The notion that some corporations and countries are simply ‘too big to fail’ is a well known concept within the financial sector. Parmalat’s bankruptcy represented 1.5 percent of Italian GNP and was proportionally larger than the combined ratio of the later Enron and WorldCom bankruptcies to US GNP. Parmalat also controlled over 50 percent of milk derivatives in Italy. Nobody could have believed that such a vast market player could collapse in such a spectacular manner. But the evidence is there for all to see.

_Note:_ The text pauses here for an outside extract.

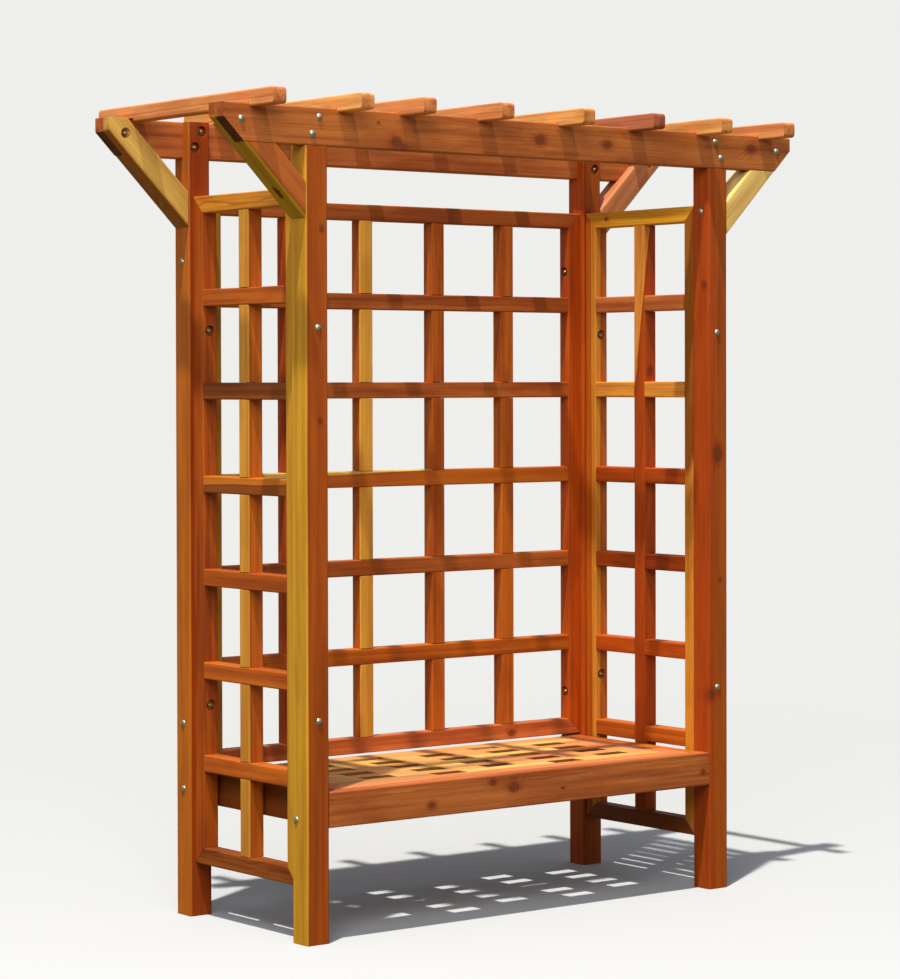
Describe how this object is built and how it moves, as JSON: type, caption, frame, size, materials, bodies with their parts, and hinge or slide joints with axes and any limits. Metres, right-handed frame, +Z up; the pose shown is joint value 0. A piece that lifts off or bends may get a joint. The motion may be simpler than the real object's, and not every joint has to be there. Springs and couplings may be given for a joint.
{
  "type": "arbour seat",
  "caption": "Timber arbour seat: corner posts, lattice sides and back, a slotted bench seat, and long knee-braced beams under open rafters.",
  "frame": {"origin": "on the ground under the middle of the bounding box", "axes": "+Z up, the open front faces -Y, +X to the right of a person who looks at the front"},
  "size_m": [2.144, 0.92, 2.394],
  "materials": {
    "honey_timber": "satin oiled softwood, straight grain with a few knots",
    "straw_timber": "satin oiled softwood, straight grain with a few knots",
    "ochre_timber": "satin oiled softwood, straight grain with a few knots",
    "amber_timber": "satin oiled softwood, straight grain with a few knots",
    "apricot_timber": "satin oiled softwood, straight grain with a few knots",
    "copper_timber": "satin oiled softwood, straight grain with a few knots",
    "russet_timber": "satin oiled softwood, straight grain with a few knots",
    "brick_timber": "satin oiled softwood, straight grain with a few knots",
    "umber_timber": "satin oiled softwood, straight grain with a few knots",
    "bolt_steel": "domed bolt heads, washers and shanks, dull galvanised steel",
    "nut_plating": "yellow-plated hexagon nuts in their counterbores"
  },
  "bodies": {
    "root": {"back_beam": "copper_timber", "back_panel_bottom_rail": "copper_timber", "back_panel_crossbar_1": "copper_timber", "back_panel_crossbar_2": "brick_timber", "back_panel_crossbar_3": "amber_timber", "back_panel_crossbar_4": "russet_timber", "back_panel_crossbar_5": "copper_timber", "back_panel_left_stile": "copper_timber", "back_panel_right_stile": "russet_timber", "back_panel_top_rail": "russet_timber", "back_panel_upright_1": "ochre_timber", "back_panel_upright_2": "copper_timber", "back_panel_upright_3": "russet_timber", "back_panel_upright_4": "copper_timber", "front_beam": "russet_timber", "left_back_brace": "straw_timber", "left_back_post": "copper_timber", "left_front_brace": "russet_timber", "left_front_post": "umber_timber", "left_panel_back_stile": "copper_timber", "left_panel_bottom_rail": "brick_timber", "left_panel_crossbar_1": "copper_timber", "left_panel_crossbar_2": "umber_timber", "left_panel_crossbar_3": "amber_timber", "left_panel_crossbar_4": "russet_timber", "left_panel_crossbar_5": "copper_timber", "left_panel_crossbar_6": "copper_timber", "left_panel_front_stile": "ochre_timber", "left_panel_top_rail": "amber_timber", "left_panel_upright": "ochre_timber", "rafter_1": "amber_timber", "rafter_2": "apricot_timber", "rafter_3": "amber_timber", "rafter_4": "apricot_timber", "rafter_5": "honey_timber", "rafter_6": "russet_timber", "rafter_7": "amber_timber", "rafter_8": "apricot_timber", "right_back_brace": "apricot_timber", "right_back_post": "russet_timber", "right_front_brace": "straw_timber", "right_front_post": "russet_timber", "right_panel_back_stile": "ochre_timber", "right_panel_bottom_rail": "russet_timber", "right_panel_crossbar_1": "copper_timber", "right_panel_crossbar_2": "amber_timber", "right_panel_crossbar_3": "copper_timber", "right_panel_crossbar_4": "brick_timber", "right_panel_crossbar_5": "copper_timber", "right_panel_crossbar_6": "copper_timber", "right_panel_front_stile": "amber_timber", "right_panel_top_rail": "ochre_timber", "right_panel_upright": "brick_timber", "seat_back_apron": "russet_timber", "seat_back_cleat": "copper_timber", "seat_front_apron": "umber_timber", "seat_front_cleat": "copper_timber", "seat_left_apron": "umber_timber", "seat_right_apron": "copper_timber", "seat_slat_panel": "honey_timber"}
  },
  "joints": []
}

A comparable ‘too big to fail’ mentality is currently being applied to Italy’s sovereign state. With an economy seven times larger than Greece, an Italian bailout could cost Europe an estimated €1.2trn. But most believe the EU will not allow Italy to fail, given its size. Some feel the focus should be on whether Italy is actually too big to save. This sort of thinking perpetuates in cycles, because if individual countries cannot help, the ECB and EU will. If these fail to deliver there is still the IMF, and surely each one of these is ‘too big’ to be allowed to fail. Numerous significant steps have been taken to combat this culture but the market is still fully aware that, in the short term, vulnerability remains.

The ECB got it right last year when it warned that banks, countries and corporations require more scrutiny from regulators concerning the risks they pose to the financial system. But ten years after the Parmalat scam we are still haunted by the idea that bigger is better. The question will be whether the ‘money talks’ model will continue to triumph over any future regulatory endeavours.